>> Begin

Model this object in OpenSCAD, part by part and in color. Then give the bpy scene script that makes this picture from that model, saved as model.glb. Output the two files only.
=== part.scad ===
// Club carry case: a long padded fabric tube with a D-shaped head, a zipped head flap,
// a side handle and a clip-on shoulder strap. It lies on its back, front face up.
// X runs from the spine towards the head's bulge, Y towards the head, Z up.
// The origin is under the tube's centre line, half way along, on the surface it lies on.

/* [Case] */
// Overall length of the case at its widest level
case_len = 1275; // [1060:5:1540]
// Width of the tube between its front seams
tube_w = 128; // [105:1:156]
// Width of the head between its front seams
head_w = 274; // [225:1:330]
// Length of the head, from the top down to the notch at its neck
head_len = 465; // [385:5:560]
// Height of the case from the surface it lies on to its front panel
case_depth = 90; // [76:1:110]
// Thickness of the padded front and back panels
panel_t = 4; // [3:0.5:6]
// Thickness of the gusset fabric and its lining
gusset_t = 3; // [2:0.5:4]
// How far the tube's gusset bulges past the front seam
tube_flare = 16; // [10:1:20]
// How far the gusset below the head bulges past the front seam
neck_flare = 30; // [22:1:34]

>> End

STATED GOAL> Return only the lines from the beginning of the material up to and including the line with "it lies on.", exactly as written.

THE COMPLETED TASK>
Model this object in OpenSCAD, part by part and in color. Then give the bpy scene script that makes this picture from that model, saved as model.glb. Output the two files only.
=== part.scad ===
// Club carry case: a long padded fabric tube with a D-shaped head, a zipped head flap,
// a side handle and a clip-on shoulder strap. It lies on its back, front face up.
// X runs from the spine towards the head's bulge, Y towards the head, Z up.
// The origin is under the tube's centre line, half way along, on the surface it lies on.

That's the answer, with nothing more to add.